Braucht der Datenschutz nun auch neue Institutionen?

Nein, die im Gesetz vorgesehenen Institutionen reichen eigentlich aus. Es gibt Datenschutzbeauftragte auf Landes-, Bundes- und auch auf Europa-Ebene. Und in jedem Unternehmen. Facebook müsste auch einen haben, sie haben ja seit kurzem eine Niederlassung in Deutschland. Ob sie wirklich einen haben, weiß ich aber nicht. Stellen Sie mal einen Auskunftsantrag, dann sehen Sie, wer antwortet. Wenn überhaupt jemand.

Bestimmt haben die wen benannt. Aber nimmt der seine Aufgabe auch wirklich ernst?

Wohl kaum, sonst hätten die nicht so problematische Datenschutzbestimmungen. Sie nannten das Beispiel Datenschutzerklärung: Da wurde die amerikanische Erklärung einfach übersetzt, Wort für Wort. Das amerikanische Datenschutzrecht ist viel lascher als das deutsche.

Der Umgang mit Daten bei Facebook ist der genaue Gegensatz von dem, was das deutsche Datenschutzrecht vorsieht. Alles liegt in der Entscheidungsgewalt von Facebook, der Nutzer hingegen weiß nicht, welche persönlichen Daten von ihm überhaupt gespeichert sind, wohin sie übermittelt werden und für wie lange.

Andere Länder, andere Sitten – auch im Datenschutz?
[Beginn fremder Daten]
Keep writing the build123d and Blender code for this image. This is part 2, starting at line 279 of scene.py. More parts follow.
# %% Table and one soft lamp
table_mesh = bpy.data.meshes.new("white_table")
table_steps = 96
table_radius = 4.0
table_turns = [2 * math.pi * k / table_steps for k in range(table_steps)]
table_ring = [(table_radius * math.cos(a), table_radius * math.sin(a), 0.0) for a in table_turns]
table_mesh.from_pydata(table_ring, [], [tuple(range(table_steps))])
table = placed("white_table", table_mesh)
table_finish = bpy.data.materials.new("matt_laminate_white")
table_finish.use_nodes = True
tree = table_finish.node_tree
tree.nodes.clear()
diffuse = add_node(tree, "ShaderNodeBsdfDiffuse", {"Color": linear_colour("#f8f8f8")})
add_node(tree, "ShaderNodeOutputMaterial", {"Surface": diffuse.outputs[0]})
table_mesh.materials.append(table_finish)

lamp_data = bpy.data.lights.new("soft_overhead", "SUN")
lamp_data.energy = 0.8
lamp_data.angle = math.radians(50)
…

In Europa ist das recht einheitlich, alle Länder der EU müssen ein ähnliches Datenschutzniveau haben, das sieht die EU-Datenschutzrichtlinie vor. Aber außerhalb von Europa sieht es ganz anders aus. Beispiel USA, oder auch China: dort kennt man Datenschutz schlichtweg nicht. Argentinien hingegen hat ein verhältnismäßig starkes Datenschutzrecht. Prinzipiell ist es außerhalb von Europa eher problematisch.

Bei den Verhandlungen um das Swift-Abkommen zeigt sich, dass die Amerikaner beim Datenschutz nicht viel mit sich reden lassen ... Wie groß sind denn die Chancen, dass sich die kontinentaleuropäischen Datenschutz-Prinzipien international verankern lassen?
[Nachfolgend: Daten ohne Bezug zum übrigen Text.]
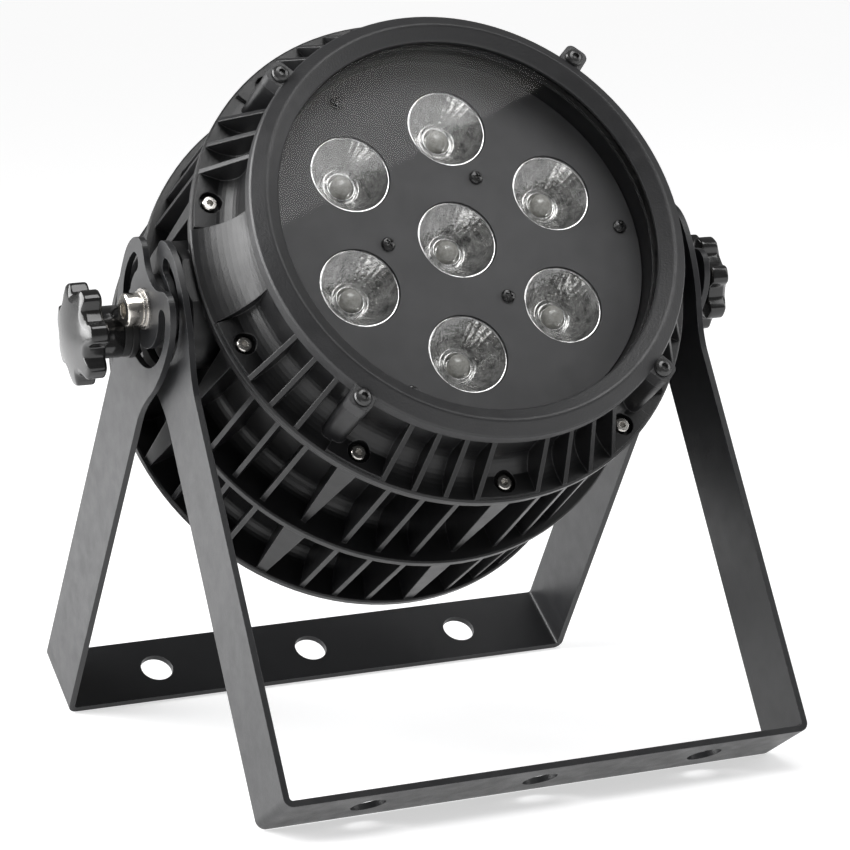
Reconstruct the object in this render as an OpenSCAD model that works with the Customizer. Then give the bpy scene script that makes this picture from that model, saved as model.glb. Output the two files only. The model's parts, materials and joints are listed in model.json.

Ich würde da etwas anderes empfehlen. Nach §34 des Bundesdatenschutzgesetzes ist es möglich, Auskunft zu verlangen. Es gibt ja 7,5 Millionen deutsche Facebook-Nutzer. Man stelle sich vor, es gäbe so etwas wie eine konzertierte Aktion von, sagen wir mal 500.000 Personen. Von denen würde jeder Auskunft verlangen darüber, was mit ihren Daten angestellt wird.
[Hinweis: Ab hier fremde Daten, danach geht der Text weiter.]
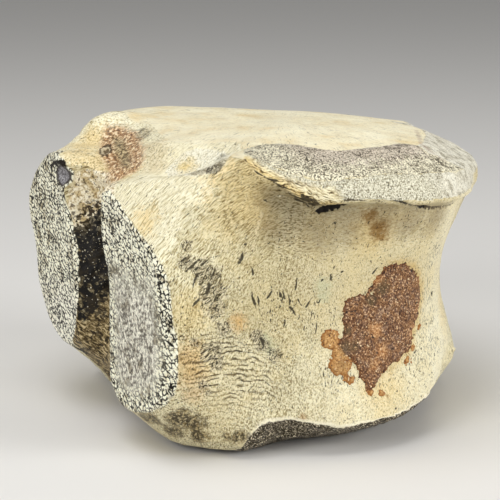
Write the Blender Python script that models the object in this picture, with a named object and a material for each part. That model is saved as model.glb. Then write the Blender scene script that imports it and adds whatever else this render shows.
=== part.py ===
"""Fossil marine-reptile vertebra, the worn centrum alone, lying on one of its end faces.

The bone's length runs up +Z, its width along X and its back, where the arch once stood, faces -Y.
The body is one loft between edge lines that run round it, from the lower end face to the upper.
"""
import math

import bmesh
import bpy
import numpy as np

# Overall size in metres: side to side, back to belly, end to end.
WIDTH = 0.110
DEPTH = 0.097
HEIGHT = 0.068

# From here on millimetres and degrees; degree 0 is the side towards +X, -90 the middle of the back.
# The two arch facets lie in one plane, this far behind the axis, between these degrees.
FACET_PLANE = 50.0
NEAR_FACET = (-79.5, -56.0)
FAR_FACET = (-124.0, -101.0)
FACET_EDGES = ("foot", "waist")

# The upper end face swells gently to its highest point over the axis.
FACE_CREST = 68.0

# Edge lines from the lower end face to the upper: degree, distance from the axis, height.
# Each one has only the stations that its shape needs, and closes on itself.
EDGES = {
    "rest": [
        (-162.0, 38.0, 0.0), (-139.0, 38.0, 0.0), (-127.0, 36.0, 0.0), (-90.0, 33.0, 0.0),
        (-79.5, 36.0, 0.0), (-73.0, 38.0, 0.0), (-66.0, 42.0, 0.0), (-56.0, 45.0, 0.0),
        (-40.0, 44.0, 0.0), (-36.0, 41.0, 0.0), (-26.5, 35.0, 0.0), (-12.0, 34.5, 0.0),
        (40.0, 32.0, 0.0), (155.0, 37.0, 0.0), (178.0, 37.0, 0.0),
    ],
    "under-edge": [
        (-148.0, 47.0, 3.0), (-139.0, 46.6, 3.0), (-120.0, 42.0, 3.8), (-110.0, 42.0, 4.8),
        (-90.0, 41.0, 7.0), (-79.5, 43.5, 4.8), (-73.0, 45.0, 3.6), (-56.0, 50.0, 1.8),
        (-40.0, 49.5, 1.8), (-36.0, 47.5, 2.6), (-31.0, 44.0, 3.2), (-12.0, 42.6, 3.2),
        (4.0, 40.2, 3.2), (40.0, 36.8, 3.6), (58.0, 37.2, 5.0), (75.0, 40.0, 4.6),
        (155.0, 46.0, 3.2),
    ],
    "lower rim": [
        (-139.0, 51.4, 6.6), (-127.0, 49.6, 9.0), (-120.0, 47.8, 10.2), (-110.0, 47.0, 10.6),
        (-101.0, 46.0, 11.0), (-90.0, 46.2, 11.8), (-84.5, 46.0, 11.0), (-79.5, 47.0, 8.0),
        (-73.0, 47.5, 6.0), (-66.0, 50.5, 4.8), (-56.0, 52.5, 4.5), (-40.0, 51.5, 4.5),
        (-36.0, 50.5, 6.0), (-31.0, 48.5, 9.0), (-12.0, 49.4, 6.8), (4.0, 49.0, 7.8),
        (20.0, 46.2, 11.0), (40.0, 42.4, 12.0), (58.0, 42.2, 12.2), (90.0, 44.6, 9.0),
        (106.0, 46.0, 8.6), (130.0, 49.0, 8.0), (178.0, 52.4, 7.2),
    ],
    "foot": [
        (-148.0, 51.0, 18.0), (-139.0, 52.0, 20.0), (-131.0, 54.6, 26.0), (-127.0, 60.8, 35.0),
        (-124.0, 60.3, 27.5), (-120.0, 57.7, 21.2), (-110.0, 53.2, 15.6), (-101.0, 50.9, 18.0),
        (-96.0, 46.4, 17.0), (-90.0, 45.0, 17.0), (-84.5, 46.0, 15.5), (-79.5, 50.8, 13.0),
        (-73.0, 52.3, 8.4), (-66.0, 54.7, 9.0), (-56.0, 60.3, 14.0), (-51.5, 60.4, 18.5),
        (-45.0, 54.6, 18.0), (-40.0, 51.8, 17.0), (-31.0, 48.2, 17.0), (-12.0, 47.0, 17.0),
        (4.0, 46.2, 18.0), (20.0, 44.0, 19.0), (58.0, 40.4, 19.0), (106.0, 42.6, 19.0),
        (155.0, 48.0, 19.0), (178.0, 49.4, 18.0),
    ],
    "waist": [
        (-162.0, 47.6, 38.0), (-148.0, 50.6, 38.0), (-131.0, 58.6, 38.0), (-127.0, 62.6, 47.5),
        (-124.0, 60.3, 53.6), (-120.0, 57.7, 57.0), (-110.0, 53.2, 60.0), (-101.0, 50.9, 52.0),
        (-96.0, 42.4, 38.0), (-90.0, 41.0, 38.0), (-84.5, 42.5, 38.0), (-79.5, 50.8, 55.6),
        (-73.0, 52.3, 54.5), (-56.0, 60.3, 44.5), (-51.5, 60.4, 38.0), (-45.0, 55.6, 38.0),
        (-31.0, 49.0, 38.0), (-12.0, 45.8, 38.0), (4.0, 45.2, 37.0), (58.0, 37.5, 34.5),
        (75.0, 37.4, 35.0), (106.0, 39.0, 36.0), (130.0, 41.0, 37.0), (155.0, 44.0, 37.0),
        (178.0, 46.0, 38.0),
    ],
    "top of wall": [
        (-162.0, 50.6, 57.0), (-148.0, 51.6, 57.5), (-139.0, 53.4, 57.0), (-131.0, 57.6, 53.0),
        (-127.0, 58.4, 56.0), (-120.0, 55.4, 59.4), (-110.0, 52.6, 60.6), (-101.0, 48.0, 56.5),
        (-96.0, 44.0, 54.0), (-90.0, 43.0, 52.0), (-84.5, 44.0, 52.0), (-79.5, 50.6, 56.3),
        (-73.0, 50.5, 56.8), (-60.0, 52.0, 57.0), (-51.5, 54.0, 57.0), (-40.0, 51.6, 57.0),
        (-36.0, 49.5, 57.0), (-31.0, 47.4, 58.2), (-26.5, 46.6, 57.4), (-22.0, 46.8, 56.4),
        (-12.0, 48.6, 56.0), (4.0, 50.6, 55.0), (20.0, 48.8, 54.0), (40.0, 44.4, 53.4),
        (58.0, 44.5, 52.6), (90.0, 44.0, 54.5), (130.0, 46.6, 56.0), (178.0, 50.4, 56.5),
    ],
    "lip": [
        (-148.0, 53.0, 61.6), (-139.0, 52.2, 61.4), (-127.0, 52.2, 61.1), (-124.0, 51.4, 61.1),
        (-110.0, 49.8, 61.0), (-101.0, 46.4, 59.2), (-90.0, 44.5, 56.5), (-84.5, 45.0, 56.5),
        (-79.5, 50.3, 57.0), (-73.0, 49.0, 58.8), (-66.0, 48.2, 60.0), (-45.0, 50.6, 63.6),
        (-40.0, 51.2, 64.8), (-36.0, 50.8, 63.2), (-26.5, 51.3, 58.8), (-22.0, 52.0, 57.3),
        (-12.0, 53.6, 57.6), (4.0, 55.0, 56.4), (20.0, 52.4, 55.6), (30.0, 49.7, 55.5),
        (40.0, 47.4, 55.4), (75.0, 45.8, 56.0), (90.0, 47.0, 57.4), (106.0, 47.8, 58.6),
        (130.0, 51.0, 59.0), (178.0, 55.0, 59.6),
    ],
    "lip top": [
        (-162.0, 53.0, 65.5), (-139.0, 50.0, 65.0), (-131.0, 48.2, 63.2), (-127.0, 45.6, 62.4),
        (-120.0, 43.4, 61.9), (-90.0, 42.5, 60.5), (-84.5, 42.0, 61.0), (-79.5, 42.5, 60.0),
        (-73.0, 42.0, 60.5), (-66.0, 42.0, 61.2), (-60.0, 41.0, 61.8), (-45.0, 47.0, 65.6),
        (-40.0, 49.5, 66.3), (-31.0, 47.7, 64.6), (-22.0, 48.2, 62.8), (-12.0, 49.8, 62.5),
        (4.0, 51.4, 61.8), (20.0, 50.0, 61.0), (40.0, 46.6, 59.6), (58.0, 46.0, 58.8),
        (75.0, 44.0, 60.2), (90.0, 42.8, 60.6), (106.0, 46.4, 62.6), (130.0, 49.4, 62.6),
        (155.0, 52.4, 62.6), (178.0, 53.6, 64.4),
    ],
    "face edge": [
        (-162.0, 44.0, 66.9), (-131.0, 38.0, 66.8), (-120.0, 36.0, 66.4), (-101.0, 35.6, 65.7),
        (-90.0, 36.0, 65.6), (-79.5, 35.0, 66.0), (-60.0, 34.0, 66.4), (-51.5, 35.5, 66.7),
        (-45.0, 38.0, 67.0), (-40.0, 38.5, 67.1), (-31.0, 34.0, 67.0), (-22.0, 36.0, 66.4),
        (-12.0, 37.0, 66.2), (4.0, 39.0, 66.0), (20.0, 39.5, 65.8), (40.0, 35.5, 65.4),
        (58.0, 34.5, 65.0), (90.0, 34.6, 64.4), (106.0, 37.0, 64.2), (130.0, 40.0, 64.0),
        (155.0, 42.0, 64.2), (178.0, 44.0, 65.6),
    ],
}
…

Dann macht Facebook erstmal gar nichts ...

... und wenn sie nichts machen, dann können die Leute Gerichte in Anspruch nehmen und klagen und die Datenschutzbeauftragten werden aktiv. Vergleichbares kennen wir aus anderen Bereichen des Verbraucherschutzes. Und denken Sie mal weiter zurück an den Volkszählungsboykott in den Achtzigern. Da haben die Leute die Interviewer nicht in die Wohnung gelassen und Formulare nicht ausgefüllt.

Ein Plädoyer für einen Datenschutz, der vor allem am Nutzer selbst ansetzt?

Das allererste Plädoyer. Ich weiß natürlich auch, dass viele nicht aktiv werden. Aber es wäre ein Anfang. Ganz basisdemokratisch seine eigenen Daten selbst in die Hand zu nehmen.